Naive utility theory is an inadequate theory, as is Kantian ethics. I like Rawl's Theory of Justice. He takes the idea of universalism from Kant and adds in the mathematical formalism that utility theory uses to maximize some particular end.
 
I said not every case of CSA shows evidence of lasting harm:

A 1998 meta-analysis is suggesting that child sexual abuse does not always cause pervasive harm; that some college students reported such encounters as positive experiences; and that the extent of psychological damage depends on whether or not the child described the encounter as "consensual."
(Wikipedia)

There is no evidence that every case of CSA does necessarily cause harm (instead, there is strong evidence against this, see above)

What I say is in no way denying that CSA is causing suffering. What I deny is that there is evidence that every single case of CSA is causing suffering, because a substantial amount of cases is lacking such evidence.

Show me such evidence, if you can.
The bit I underlined above and the part I quoted before.
Stop deliberately mischaracterizing my posts.
I will allow your own words to speak for themselves.

Every single case of child abuse causes suffering. In the child. In the family. In the general community.

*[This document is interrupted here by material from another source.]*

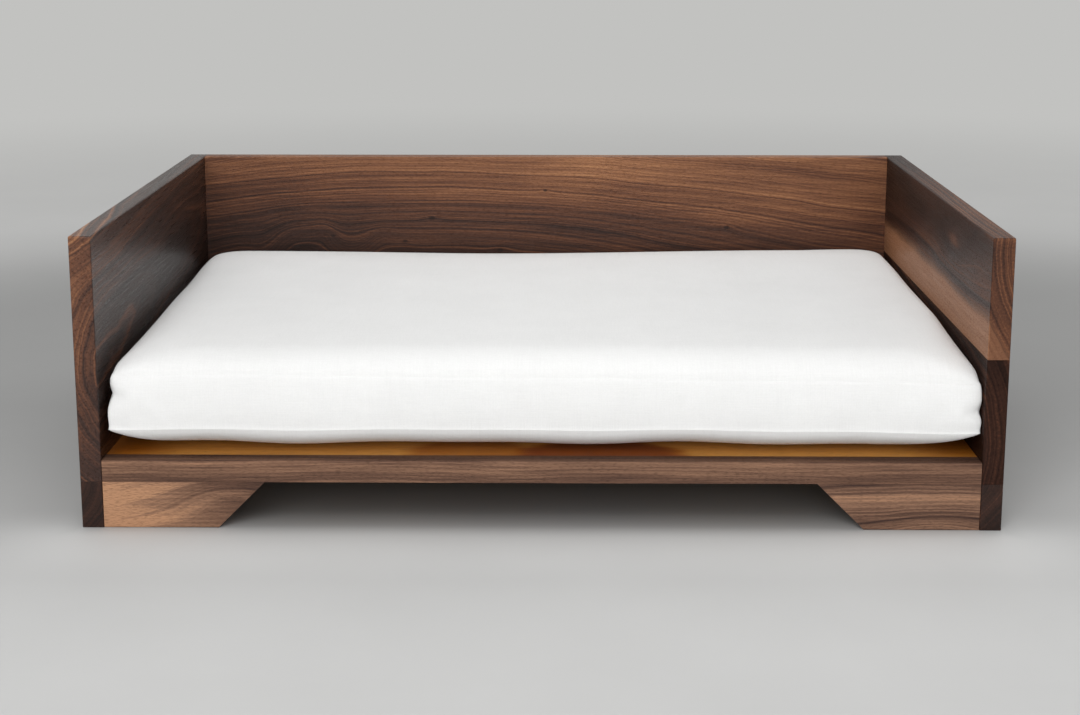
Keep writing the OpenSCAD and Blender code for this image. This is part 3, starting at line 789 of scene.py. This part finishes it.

Not lasting suffering in all cases, because people are resilient, but suffering nontheless. I will not apologise for standing by this position.
Also, nothing that is subject to huge research effort is a "self-evident fact". If something were self-evident fact, it would not require huge research effort. Hence, I refuse to accept your claim of self-evidence. I regard such weasel-wording as a strong indication for holding an ideology lacking evidence or denying counter-evidence.
It is a derail, but if you want to start a topic in the science section then I will be happy to fcuking bury you in evidence mate.